Task details ::
Reproduce exactly the lines from the line with "middle_of_dial = lid_place.multVec(vec(0, 0, TRACK_TOP))" through the line with "# ones hold", both included, and no other lines.
-- begin --
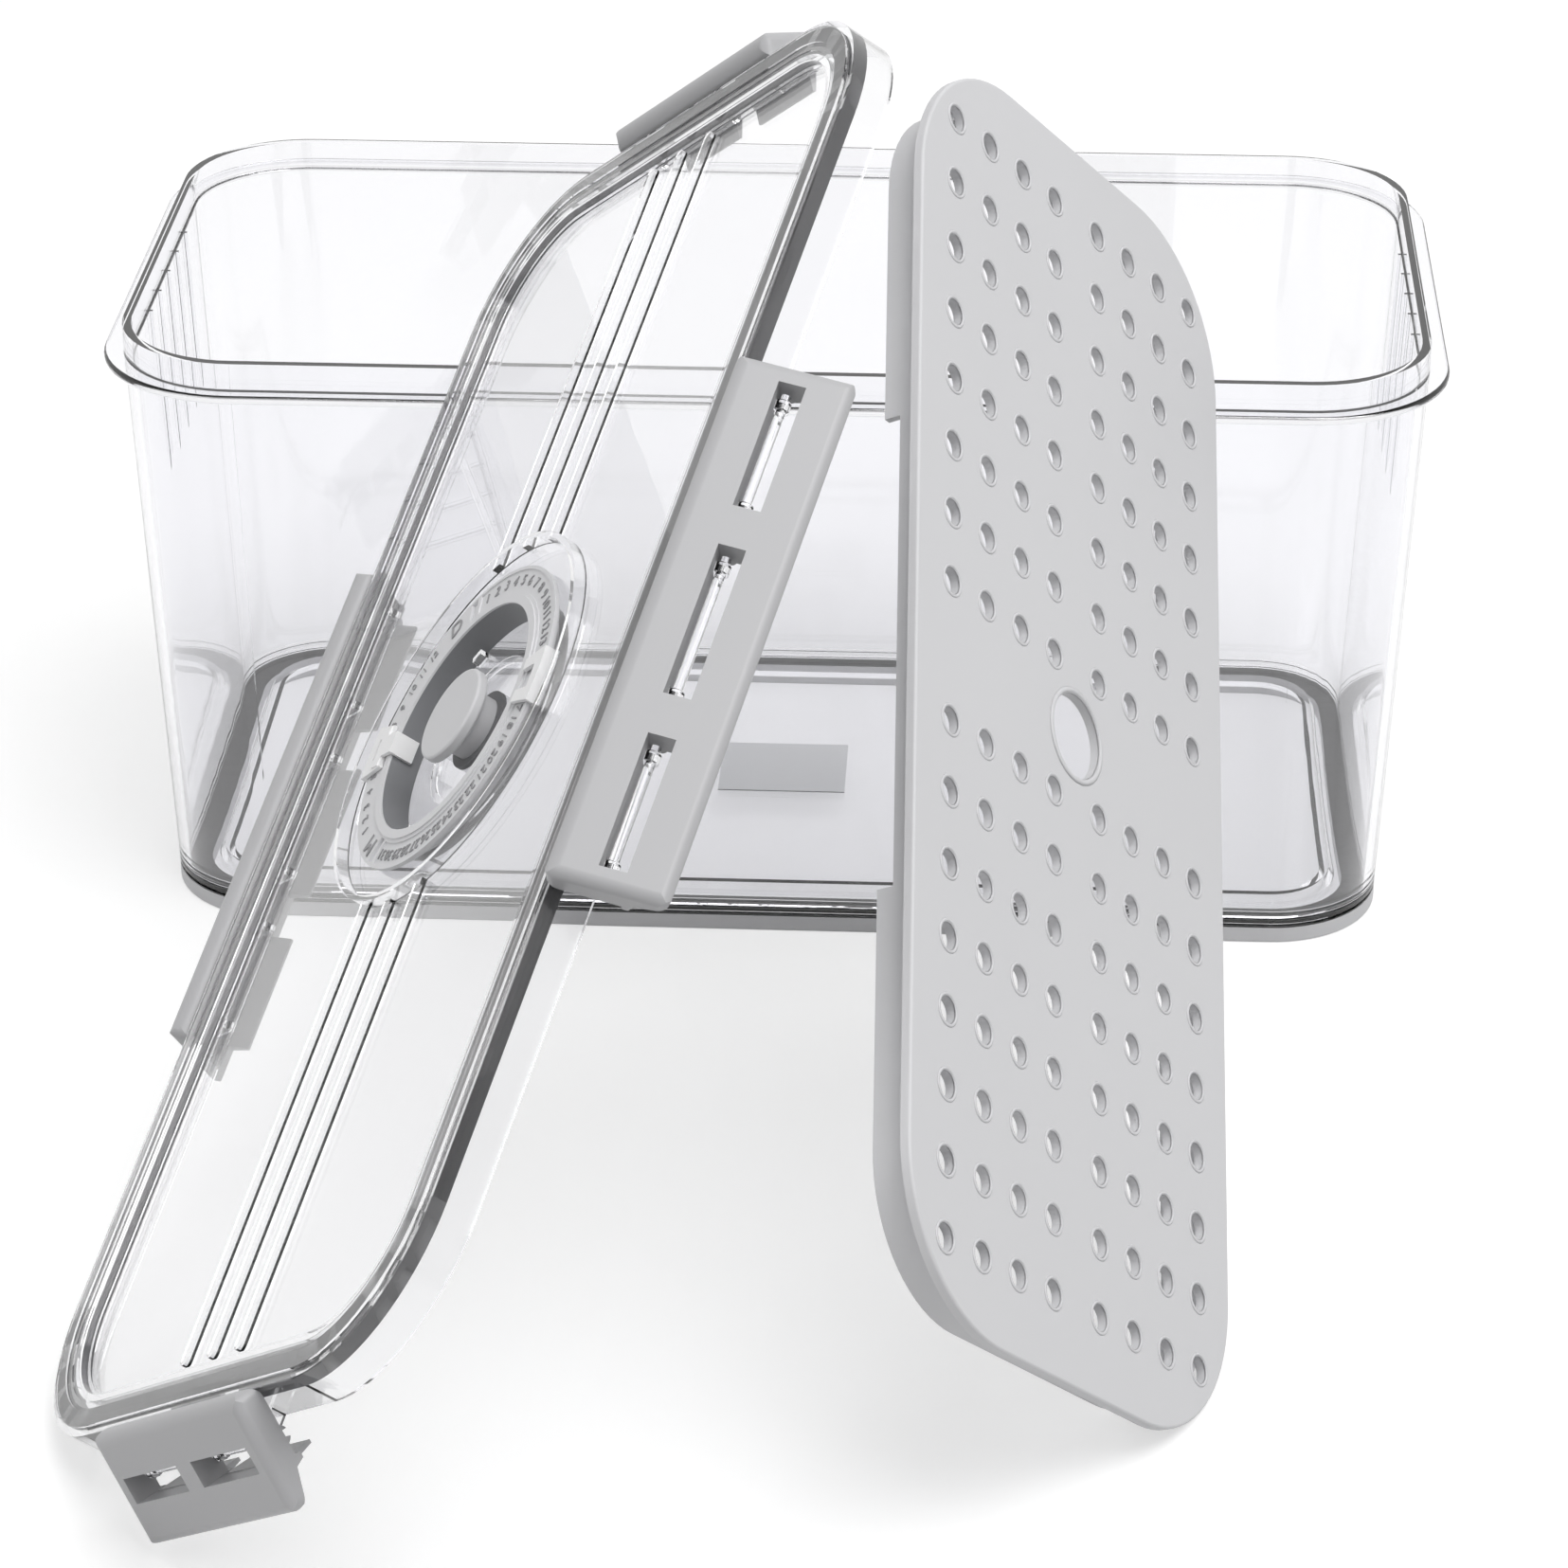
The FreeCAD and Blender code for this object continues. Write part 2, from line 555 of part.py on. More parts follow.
def make_latch(kind):
    length = LONG_LENGTH if kind == "long" else END_LENGTH
    windows = LONG_WINDOWS if kind == "long" else END_WINDOWS
    half = length / 2
    plate = latch_profile(length)
    face_y = LATCH_INNER + LATCH_THICK
    corner = LATCH_CORNER
    ends = slab(half, 2 * LATCH_THICK, corner, -LATCH_TIP - 1, LATCH_TOP + 1)
    ends.translate(vec(0, face_y - 2 * LATCH_THICK, 0))
    plate = plate.common(ends)
    outer = slab(half, (LATCH_TOP + LATCH_TIP) / 2, corner, -face_y - 1, 10)
    outer.rotate(vec(0, 0, 0), vec(1, 0, 0), 90)
    outer.translate(vec(0, 0, (LATCH_TOP - LATCH_TIP) / 2))
    plate = plate.common(outer)
    barrel = Part.makeCylinder(BARREL_RADIUS, length - 2.0, vec(-half + 1.0, 0, 0), vec(1, 0, 0))
    latch = plate.fuse(barrel)
    bore_half = half - ROD_INSET + LUG_CLEARANCE
    bore = Part.makeCylinder(ROD_RADIUS + ROD_CLEARANCE, 2 * bore_half, vec(-bore_half, 0, 0), vec(1, 0, 0))
    snap = block(-bore_half, bore_half, -5, 0, -SNAP_WIDTH / 2, SNAP_WIDTH / 2)
    latch = latch.cut(bore).cut(snap)
    hooks = []
    for middle, span in windows:
        x0 = middle - span / 2
        x1 = middle + span / 2
        latch = latch.cut(block(x0, x1, -5, face_y + 2, WINDOW_TOP - WINDOW_HEIGHT, WINDOW_TOP))
        for way in (-1, 1):
            x = middle + way * (span / 2 - LUG_INSET)
            side = LUG_THICK / 2 + LUG_CLEARANCE
            reach = LUG_RADIUS + LUG_CLEARANCE
            latch = latch.cut(block(x - side, x + side, -5, 0.4, -reach, 5.6))
            latch = latch.cut(Part.makeCylinder(reach, 2 * side, vec(x - side, 0, 0), vec(1, 0, 0)))
        hooks.append(hook(middle, span - 2.0))
    return latch.fuse(hooks).removeSplitter()


def place_latch(shape, angle, reach):
    """Swing a closed latch open and bring it to its side of the lid."""
    solid = shape.copy()
    solid.rotate(vec(0, 0, 0), vec(1, 0, 0), LATCH_OPEN)
    solid.translate(vec(0, reach + HINGE_OUT, -HINGE_DEPTH))
    solid.rotate(vec(0, 0, 0), vec(0, 0, 1), angle - 90)
    return solid


def make_tray_skirt():
    """Wall under the tray's face that follows its outline, with a shallower middle on the long sides."""
    hx = TRAY_LENGTH / 2 - TRAY_SKIRT_INSET
    hy = TRAY_WIDTH / 2 - TRAY_SKIRT_INSET
    r = TRAY_RADIUS - TRAY_SKIRT_INSET
    skirt = band(hx, hy, r, TRAY_SKIRT_THICK, -TRAY_SKIRT_DEPTH, -TRAY_THICK)
    half = TRAY_SHALLOW_HALF
    return skirt.cut(block(-half, half, -hy - 1, hy + 1, -TRAY_SKIRT_DEPTH - 1, -TRAY_SKIRT_SHALLOW))


def make_tray():
    """Face of the drain tray in its own frame: X towards its top end, Z out of the perforated face."""
    hx = TRAY_LENGTH / 2
    hy = TRAY_WIDTH / 2
    tray = slab(hx, hy, TRAY_RADIUS, -TRAY_THICK, 0)
    tray = round_edges(tray, TRAY_ROUND, lambda p, e: on_level(p, 0))
    holes = [Part.makeCylinder(FINGER_RADIUS, TRAY_THICK + 2, vec(0, 0, -TRAY_THICK - 1))]
    for row in range(1, HOLE_ROWS + 1):
        for column in range(HOLE_COLUMNS):
            y = HOLE_MIDDLE_GAP / 2 + column * HOLE_COLUMN_PITCH
            for sx in (-1, 1):
                for sy in (-1, 1):
                    spot = vec(sx * row * HOLE_ROW_PITCH, sy * y, -TRAY_THICK - 1)
                    holes.append(Part.makeCylinder(HOLE_RADIUS, TRAY_THICK + 2, spot))
    return tray.cut(Part.makeCompound(holes)).removeSplitter()


def upright(turn, lean, tilt):
    """Turn that stands a piece on its lower end, faces it to -Y, then turns, leans and tilts it."""
    stand = FreeCAD.Rotation(vec(0, 0, 1), vec(-1, 0, 0), vec(0, -1, 0), "XYZ")
    turned = FreeCAD.Rotation(vec(0, 0, 1), turn)
    leaned = FreeCAD.Rotation(vec(1, 0, 0), -lean)
    tilted = FreeCAD.Rotation(vec(0, 1, 0), tilt)
    return tilted.multiply(leaned.multiply(turned.multiply(stand)))


def box_envelope():
    """Plain outside of the box, for finding where a leaning piece rests."""
    wall = tapered(wall_at(FOOT_HEIGHT, 0), wall_at(FLANGE_UNDER, 0))
    flange = slab(HALF_LENGTH, HALF_WIDTH, FLANGE_RADIUS, FLANGE_UNDER, FLANGE_TOP)
    inset = COLLAR_INSET
    collar = slab(HALF_LENGTH - inset, HALF_WIDTH - inset, FLANGE_RADIUS - inset, FLANGE_TOP, BOX_HEIGHT)
    return Part.makeCompound([wall, flange, collar])


def settle(pieces, rotation, x):
    """Placement that stands the turned pieces on the floor and slides them back to the box."""
    group = Part.makeCompound([p.copy() for p in pieces])
    group.Placement = FreeCAD.Placement(vec(0, 0, 0), rotation)
    low = group.optimalBoundingBox(False, False).ZMin
    y = -HALF_WIDTH - START_AWAY
    z = FLOOR_CLEARANCE - low
    box = box_envelope()
    for n in range(40):
        group.Placement = FreeCAD.Placement(vec(x, y, z), rotation)
        distance = group.distToShape(box)[0]
        if distance < REST_GAP + 0.02:
            break
        y += distance - REST_GAP
    return FreeCAD.Placement(vec(x, y, z), rotation)


def lid_outside():
    """Plain solid of the lid's outside, for settling it."""
    return slab(LID_HALF_LENGTH, LID_HALF_WIDTH, LID_RADIUS, -LID_DEPTH, -RIM_STEP)


def main():
    os.makedirs("parts", exist_ok=True)
    nodes = {}
    nodes["container_body"] = make_container()
    nodes["foot_ring"] = make_foot_ring()
    lid_nodes = {
        "lid_shell": make_lid(),
        "lid_gasket": make_gasket(),
        "date_ring": make_date_ring(),
        "day_pointer": make_day_pointer(),
        "month_pointer": make_month_pointer(),
        "vent_knob": make_knob(),
        "vent_seal": make_seal(),
    }
    latches = {"long": make_latch("long"), "end": make_latch("end")}
    for name, (kind, angle, reach) in LATCH_SIDES.items():
        lid_nodes[name] = place_latch(latches[kind], angle, reach)
    outside = [lid_outside()] + [lid_nodes[name] for name in LATCH_SIDES]
    lid_place = settle(outside, upright(LID_TURN, LID_LEAN, LID_TILT), LID_X)
    for name, shape in lid_nodes.items():
        shape.Placement = lid_place.multiply(shape.Placement)
        nodes[name] = shape
    tray_nodes = {"drain_tray": make_tray(), "tray_skirt": make_tray_skirt()}
    tray_place = settle(list(tray_nodes.values()), upright(TRAY_TURN, TRAY_LEAN, TRAY_TILT), TRAY_X)
    for name, shape in tray_nodes.items():
        shape.Placement = tray_place
        nodes[name] = shape
    front = min(shape.optimalBoundingBox(False, False).YMin for shape in nodes.values())
    middle = FreeCAD.Placement(vec(0, -(front + HALF_WIDTH) / 2, 0), FreeCAD.Rotation())
    lid_place = middle.multiply(lid_place)
    tray_place = middle.multiply(tray_place)
    print("box centre", middle.Base.y, "floor of the well", WELL_FLOOR)
    for name, shape in nodes.items():
        shape.Placement = middle.multiply(shape.Placement)
        solid = shape.Solids[0] if len(shape.Solids) == 1 else shape
        solid.exportStep("parts/" + name + ".step")
        print(name, "solids", len(shape.Solids), "valid", shape.isValid(), "cm3", round(shape.Volume / 1000, 2))
    print("lid base", tuple(lid_place.Base), "turn", lid_place.Rotation.Q)
    print("tray base", tuple(tray_place.Base), "turn", tray_place.Rotation.Q)
    for name, (kind, angle, reach) in LATCH_SIDES.items():
        a = math.radians(angle)
        out = reach + HINGE_OUT
        pivot = lid_place.multVec(vec(out * math.cos(a), out * math.sin(a), -HINGE_DEPTH))
        axis = lid_place.Rotation.multVec(vec(math.sin(a), -math.cos(a), 0))
        print("hinge", name, tuple(pivot), tuple(axis))
    middle_of_dial = lid_place.multVec(vec(0, 0, TRACK_TOP))
    print("dial", tuple(middle_of_dial), tuple(lid_place.Rotation.multVec(vec(0, 0, 1))))


main()
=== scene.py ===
# %% [markdown]
# # A produce box with its lid and drain tray taken off
# This lesson dresses a clear storage box, its dated lid and its perforated tray. The shapes come
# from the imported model, so the work here is in plastics: how clear ones bend light, and how satin
# ones hold a soft shade. Lengths are in metres, and `mm` turns a drawing size into them.

# %% Load the shapes
import json
import math

import bpy
import numpy as np
from mathutils import Matrix, Vector


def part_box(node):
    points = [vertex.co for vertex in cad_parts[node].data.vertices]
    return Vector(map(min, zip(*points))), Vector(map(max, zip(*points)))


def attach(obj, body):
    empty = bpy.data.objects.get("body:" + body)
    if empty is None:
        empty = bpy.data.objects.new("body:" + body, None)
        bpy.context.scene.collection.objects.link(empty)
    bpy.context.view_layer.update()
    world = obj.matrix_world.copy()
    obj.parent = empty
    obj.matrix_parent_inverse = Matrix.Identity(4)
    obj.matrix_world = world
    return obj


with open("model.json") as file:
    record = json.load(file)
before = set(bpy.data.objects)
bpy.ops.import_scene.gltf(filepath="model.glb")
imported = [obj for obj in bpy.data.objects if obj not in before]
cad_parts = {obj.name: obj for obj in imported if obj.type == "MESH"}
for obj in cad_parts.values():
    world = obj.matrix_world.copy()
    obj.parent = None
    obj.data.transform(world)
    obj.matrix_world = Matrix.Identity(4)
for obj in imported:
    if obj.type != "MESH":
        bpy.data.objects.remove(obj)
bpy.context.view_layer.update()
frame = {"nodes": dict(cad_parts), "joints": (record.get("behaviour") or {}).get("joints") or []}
nodes = frame["nodes"]
print("pieces:", ", ".join(sorted(nodes)))


# %% Turn millimetres into metres
def mm(length):
    """A length in millimetres, as metres."""
    return length / 1000


# %% [markdown]
# ## Where the lid is
# The lid leans against the box, so its own directions are slanted in the room. They are read from
# its joints: the vent knob is pulled straight out of the lid's face, and the hinges of the two end
# latches lie at its top end and bottom end. The vent's joint is level with the face of the date
# ring, 1.2 mm below the top of the lid. Everything drawn on the lid is then placed with one matrix,
# as if the lid lay flat.

# %% Make one matrix from three directions
def own_frame(along, across, out, middle):
    """Matrix that sets a flat drawing at a piece's middle, along the piece's own directions."""
    made = Matrix((along, across, out)).transposed().to_4x4()
    made.translation = middle
    return made


# %% Find the lid's own directions
track_top = mm(-1.2)
joints = {joint["name"]: joint for joint in frame["joints"]}
top_end, bottom_end, vent = (Vector(joints[name]["pos_m"])
                             for name in ("top_latch_hinge", "bottom_latch_hinge", "vent_pull"))
lid_out = Vector(joints["vent_pull"]["axis"]).normalized()
lid_up = (top_end - bottom_end).normalized()
lid_side = lid_out.cross(lid_up)
lid_frame = own_frame(lid_up, lid_side, lid_out, vent - lid_out * track_top)
print("lid faces", [round(v, 2) for v in lid_out])


# %% [markdown]
# ## Colours and nodes
# Colours are picked as hex values, the way a designer reads them off a swatch. Blender mixes light
# in linear numbers, so one function turns each hex pair into linear. A second small function adds
# a node, sets its inputs and links them, which keeps each material short.

# %% Turn a hex colour into linear
def tone(code):
    """Linear colour of an sRGB hex code."""
    shares = [int(code[i:i + 2], 16) / 255 for i in (1, 3, 5)]
    linear = [s / 12.92 if s <= 0.04045 else ((s + 0.055) / 1.055) ** 2.4 for s in shares]
    return (*linear, 1.0)


white, black = tone("#FFFFFF"), tone("#000000")
print("mid grey, #808080, is", round(tone("#808080")[0], 3), "in linear light")


# %% Add nodes to a material
def put(tree, kind, inputs=None, **settings):
    """Add a node, with plain values and links for its inputs."""
    made = tree.nodes.new(kind)
    for name, value in settings.items():
        setattr(made, name, value)
    for socket, value in (inputs or {}).items():
        if isinstance(value, bpy.types.NodeSocket):
            tree.links.new(value, made.inputs[socket])
        else:
            made.inputs[socket].default_value = value
    return made


def start(name):
    """New material with an empty node tree, and the coordinates of its piece."""
    material = bpy.data.materials.new(name)
    material.use_nodes = True
    material.node_tree.nodes.clear()
    place = put(material.node_tree, "ShaderNodeTexCoord").outputs["Object"]
    return material, material.node_tree, place


def finish_material(tree, shader):
    """Link the last shader to the material's output."""
    put(tree, "ShaderNodeOutputMaterial", {"Surface": shader})


# %% [markdown]
# ## Satin plastics
# The tray, the latches, the foot ring and the dial's parts are moulded in ABS, a tough plastic that
# leaves a spark-eroded mould with a fine satin grain. To the eye that gives a soft shade with no
# clear reflection, and a surface that is never quite even. Two noises do this: a slow one that
# drifts between two close greys, as plastic does where it flowed through the mould, and a fine one
# for the grain. The grain is about 0.4 mm here, a bit coarser than the real one, so that it shows.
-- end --
Solution for this exercise ::
    middle_of_dial = lid_place.multVec(vec(0, 0, TRACK_TOP))
    print("dial", tuple(middle_of_dial), tuple(lid_place.Rotation.multVec(vec(0, 0, 1))))


main()
=== scene.py ===
# %% [markdown]
# # A produce box with its lid and drain tray taken off
# This lesson dresses a clear storage box, its dated lid and its perforated tray. The shapes come
# from the imported model, so the work here is in plastics: how clear ones bend light, and how satin
# ones hold a soft shade. Lengths are in metres, and `mm` turns a drawing size into them.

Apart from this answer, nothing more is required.